RTÜK Başkanı "Orman yangını konusunu açanları cezalandıracağız" dedi ve cezalandırdı. Şimdi de "Sel baskınlarından bahsetmeyin" diyor. Bu arada CHP’nin seçtiği üyeyi toplantıdan kovuyor, o da RTÜK'ü mahkemeye veriyor, sanki ülkede adalet varmış gibi: Adalet Bakanlığı 'şeriat'a göre suç tespitinde.
Radyoda ve televizyonda sigaradan da bahsedilemiyor. Tamam, sigara sağlığa zararlı ama yenilen-içilenler arasında sağlığa zararlı bir tek o değil; reklamını kabul etmezsin, olur biter: AKP başkanının 100-150 arabalık konvoyları, arabalar henüz yürümeye başlamadan sırf bir kontağa başsalar bile etrafa yaydıkları pisliklik, bir insanın üç-dört ayda bir sigara içerek etrafa yaydığı pislikten daha çoktur.
Radyo ve televizyonlarda içkiden de bahsetmek yasak; ayrıca sofrada ya da başka bir yerde gösterilmesi de. Rakı bile diyemiyorsun; tabii şarap, bira, viski, votka vs… da: İçerim içmem; sana ne!
Radyo ve televizyonda diş macunu markalarında otomobil markası ve tiplerini vermek de yasak, RTÜK yasaları gereği. Oysa diyelim bir otomobil firması; kişinin aldığı, tercih ettiği firmaya göre ben o kişi hakkında belirli bir kanaat elde edeceğim.
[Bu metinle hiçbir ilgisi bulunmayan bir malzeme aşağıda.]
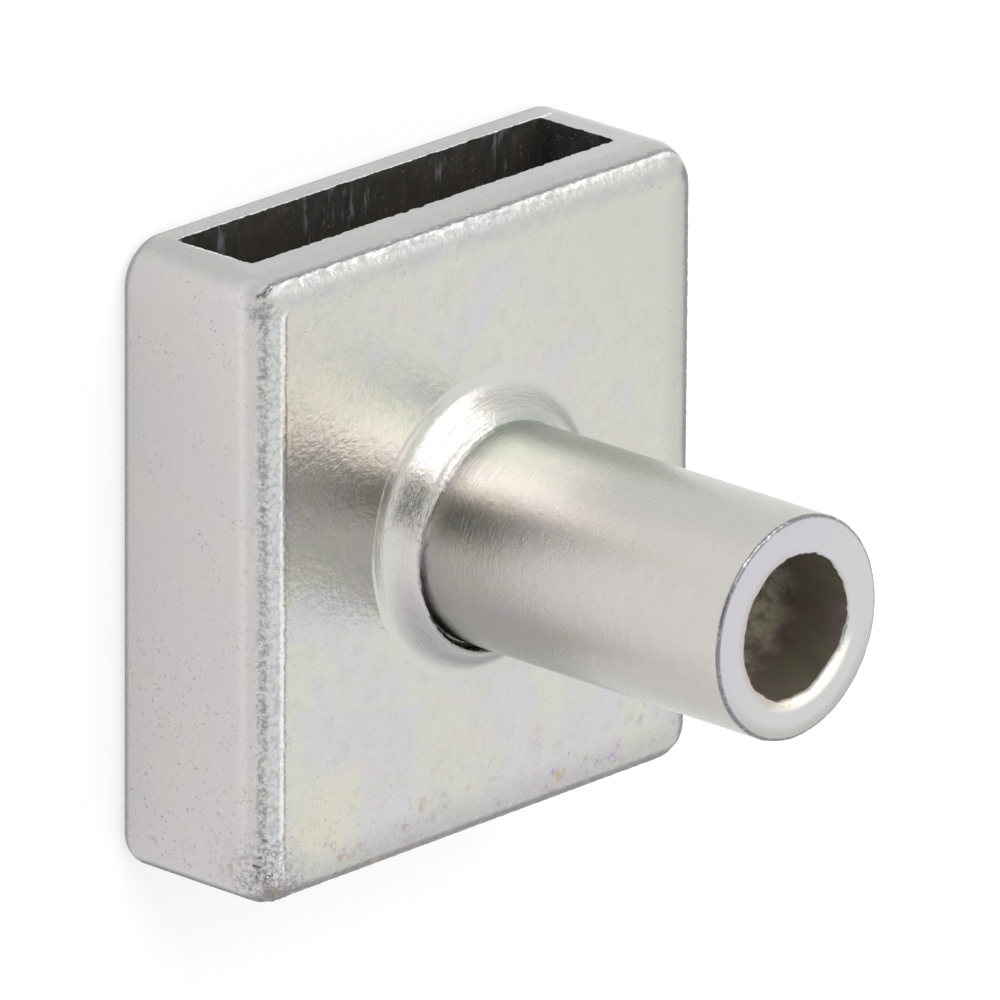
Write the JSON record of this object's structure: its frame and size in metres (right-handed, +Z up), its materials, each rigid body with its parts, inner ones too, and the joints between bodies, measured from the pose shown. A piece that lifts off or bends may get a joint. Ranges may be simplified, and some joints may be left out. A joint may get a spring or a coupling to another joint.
{
  "type": "slotted stem fitting",
  "caption": "Zinc-plated steel fitting: a flat square head with a through slot for flat bar, and a hollow round stem with a blind bore welded square to its front face",
  "frame": {"origin": "centre of the head's flat back face", "axes": "+Z runs up the stem, away from the back face it lies on; the slot runs along Y; X is across the head"},
  "size_m": [0.0384, 0.04, 0.0375],
  "materials": {
    "head_zinc": "zinc-plated and passivated, satin with fine pitting and beaded edges",
    "stem_zinc": "zinc-plated and passivated over fine turning marks",
    "bead_zinc": "zinc-plated over a smooth ring weld"
  },
  "bodies": {
    "root": {"slotted_head": "head_zinc", "stem_tube": "stem_zinc", "weld_bead": "bead_zinc"}
  },
  "joints": []
}
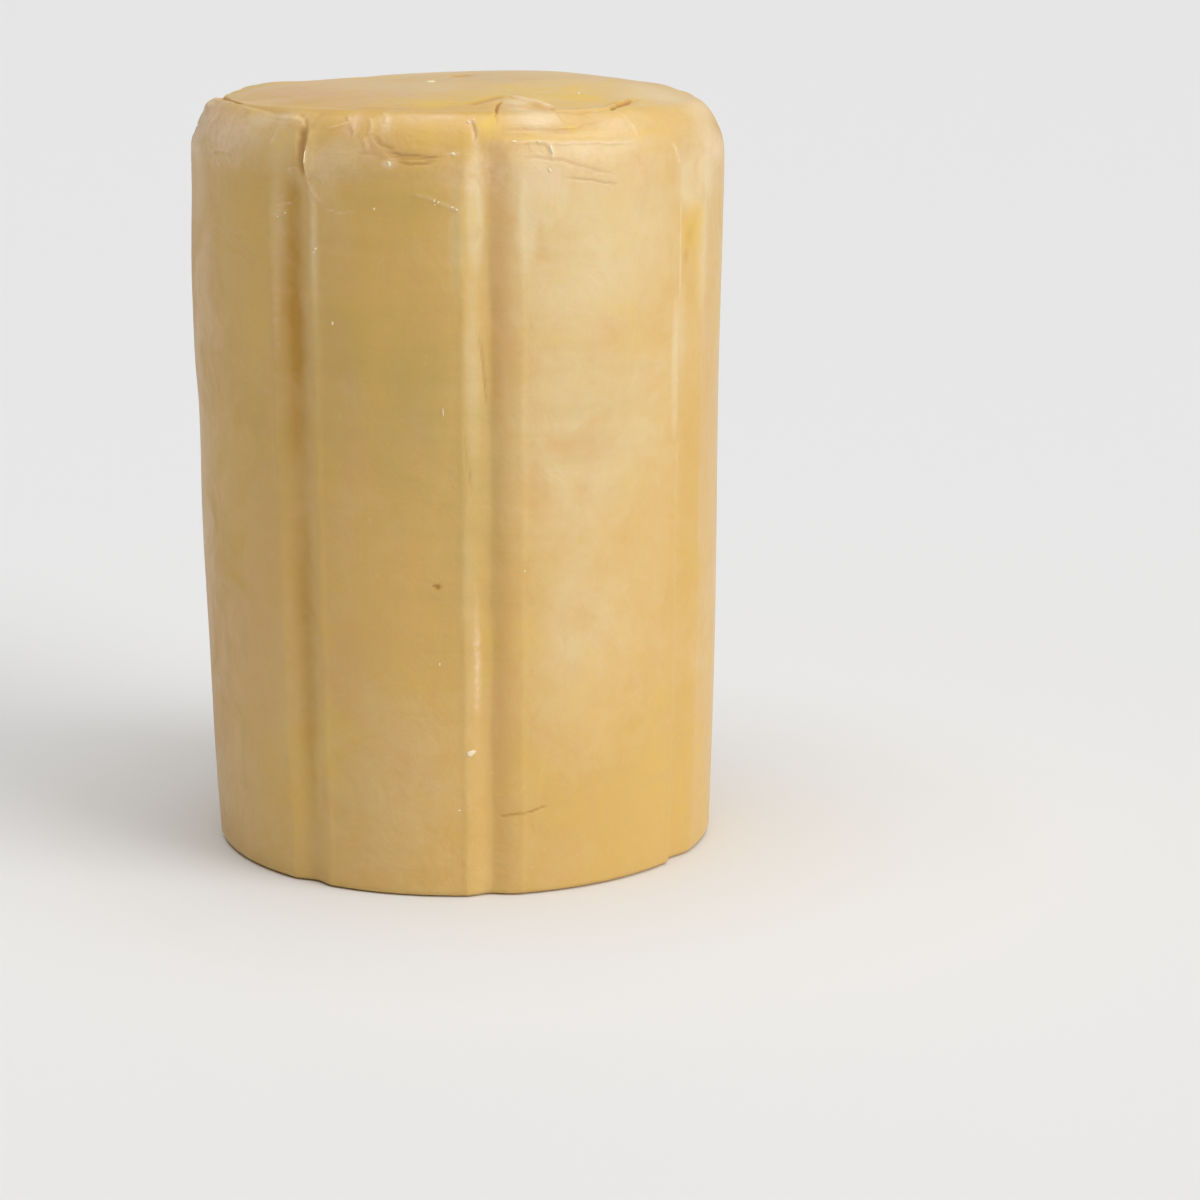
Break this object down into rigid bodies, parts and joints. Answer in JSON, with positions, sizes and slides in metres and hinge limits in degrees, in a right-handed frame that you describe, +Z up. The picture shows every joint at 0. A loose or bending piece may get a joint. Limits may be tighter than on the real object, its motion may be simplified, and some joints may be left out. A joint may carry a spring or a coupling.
{
  "type": "provolone cheese",
  "caption": "Tall whole cheese: a moulded cylinder with a rounded shoulder, a low domed top with folded skin and shallow upright mould grooves, standing on its flat foot",
  "frame": {"origin": "centre of the flat foot, on the surface the cheese stands on", "axes": "+Z points up along the cheese, -Y faces the front shown in the picture, +X is to the right seen from the front"},
  "size_m": [0.251, 0.2498, 0.365],
  "materials": {
    "rind": "smooth waxy cheese skin, straw yellow, softly shiny"
  },
  "bodies": {
    "root": {"cheese": "rind"}
  },
  "joints": []
}
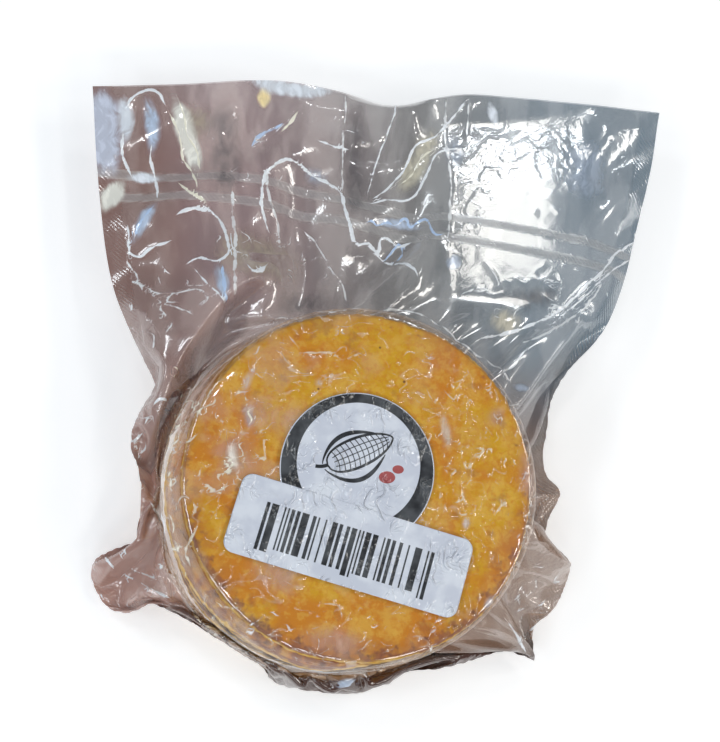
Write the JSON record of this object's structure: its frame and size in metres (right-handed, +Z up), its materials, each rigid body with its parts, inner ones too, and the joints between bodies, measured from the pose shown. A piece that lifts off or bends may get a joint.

Diyelim kişi aynı fiyata satılan bir Mercedes’i değil de bir CITROEN'i tercih etmiş; iyi kötü araba konusunda bilgi sahibi olanlar arasında böyle bir tercih ister istemez belirli bir tartışmaya yol açacaktır.
Ama bizim için esas önemli olan diyelim ki kişi hangi markadan olursa olsun parası devlet, yani bizler tarafından ödenecek olan bir arabayı Tofaş veya Renault’dan değil de Mercedes-Maybach almış; işte esas bu mutlaka ve mutlaka kamu oyuna bildirilmesi gereken bir husustur; zira bir Renault veya Tofaş yerine tutup da satın aldığınız bir Maybach ise, aradaki binlerce dolar fark bizlere ödettirilmiş olur: Sırf bu örnek de dahi, RTÜK yasakları aracılığıyla aslında bu devletin yegane vergi kaynakları olan bizler kazıklanmış olmaktayızdır.
Ancak şu da var ki bir Maybach ile diyelim bir Renault arasındaki büyük fiyat farkından çok daha önemli olan, ulusal sınırlarımızın yabancı mültecilere açılmış olmasıdır: Türkiye kadar yabancı mülteciye sınır açan yeryüzünde hiçbir ülke yoktur; nüfusun yüzde ona yakını, bazı tahminlere göre de daha fazlası. Bu durum aslında ülke topraklarının yabancıların işgaline açılması demektir; yani ülkenin demografik yapısının değiştirilmesi, üstelik de devlette muktedir olan bir güruh eliyle.
Suriyeliler'den sonra şimdi de Afganlılar var ve de devletin başındaki kişi, bu yeni duruma yol açan Taliban hakkında açık açık 'mutedildir bunlar' diyebilmektedir; açık açık Taliban’la iş birliğinden bahsedebilmektedir. Oysa Taliban, en başta kendi ülkesinin kadınları olmak üzere bütün kadınları karşısına almış, onları insan soyunun dışına atmış bir harekettir: Sadece Afgan kadınlarının değil, kadınıyla erkeğiyle insanım diyen herkesin karşı durması, elinden geldiğince yok etmeye çalışması gereken silahlı ve cani bir terörist örgüttür Taliban. Kendilerinin din adını vererek referansını insan üstü bir varlıkta arayan, dolayısıyla insanı kul statüsüne mahkum eden bir ideolojidir bu Taliban; dolayısıyla sadece siyasi anlamda anti laik değil, aynı zamanda kendi erkek vatandaşını kul, kadını da fiziki varlığının dışında neredeyse hiç konumuna indirgeyen gayri ahlaki bir fikriyatın ürünüdür. Kısacası, Taliban’la iş birliğine girişmek bir yana, böyle bir ihtimalden bahsetmek dahi, ancak ve ancak kendisiyle aynı fikirde bulunanların yapabileceği gayri insani bir davranıştır. Allah bizleri RTÜK Başkanı'ndan da, Talibancılardan da uzak eylesin.